6. Take responsibility of your own life and actions. People who aren’t confident blame others, when they could instead be taking responsibility for at least some of the issue. They feel overwhelmed by a world that won’t stop, and find it paralysing to step in and take action, so they sit in the sidelines instead.
But the reality of it is that nobody will come to your rescue. Everyone else is too busy with their own lives to think about your own needs and wants, so you are going to have to take the initiative to help yourself, and give yourself permission to show up and speak up. Even confident people feel afraid at times, they just lean into the fear and do it anyway, because they know that the benefits of facing your fears greatly outweigh the pain.
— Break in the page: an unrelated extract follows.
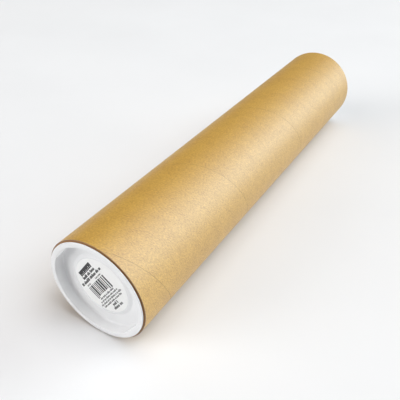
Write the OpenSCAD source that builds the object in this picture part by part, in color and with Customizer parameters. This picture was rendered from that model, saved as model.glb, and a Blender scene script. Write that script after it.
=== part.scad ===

So, instead of waiting for someone to come to your rescue, or blaming someone else, ask yourself instead: “what can I do to change this?”. Then, focus on taking responsibility for your own actions and show up for yourself. The more you do it, the bigger and better your voice will be, and the easier it will become to speak up.
7. Speak to a professional. If the subject of speaking up still has you paralysed, not to worry, help is at hand. There are a great number of people across many disciplines to help you combat your fears, get to know yourself authentically, and create a life and business you love.
Coaching is the perfect answer to those who need some assistance and support in helping them get clear about who they are, what they really want, and how to get there. Feel free to contact me for a no-obligation, 30 minutes consultation to discuss your own individual needs.
Over to you now. What is it that you are scared to say? Who do you need to stand up to? Who do you need to tell how you really feel? If you had to tell the world about who you are and what you stand for, what would say and why? Write down 3 answers and plan how to put them out into the world.
Speak up, and watch your world brighten up. Let go of your pretend mask and enjoy the freedom to be you!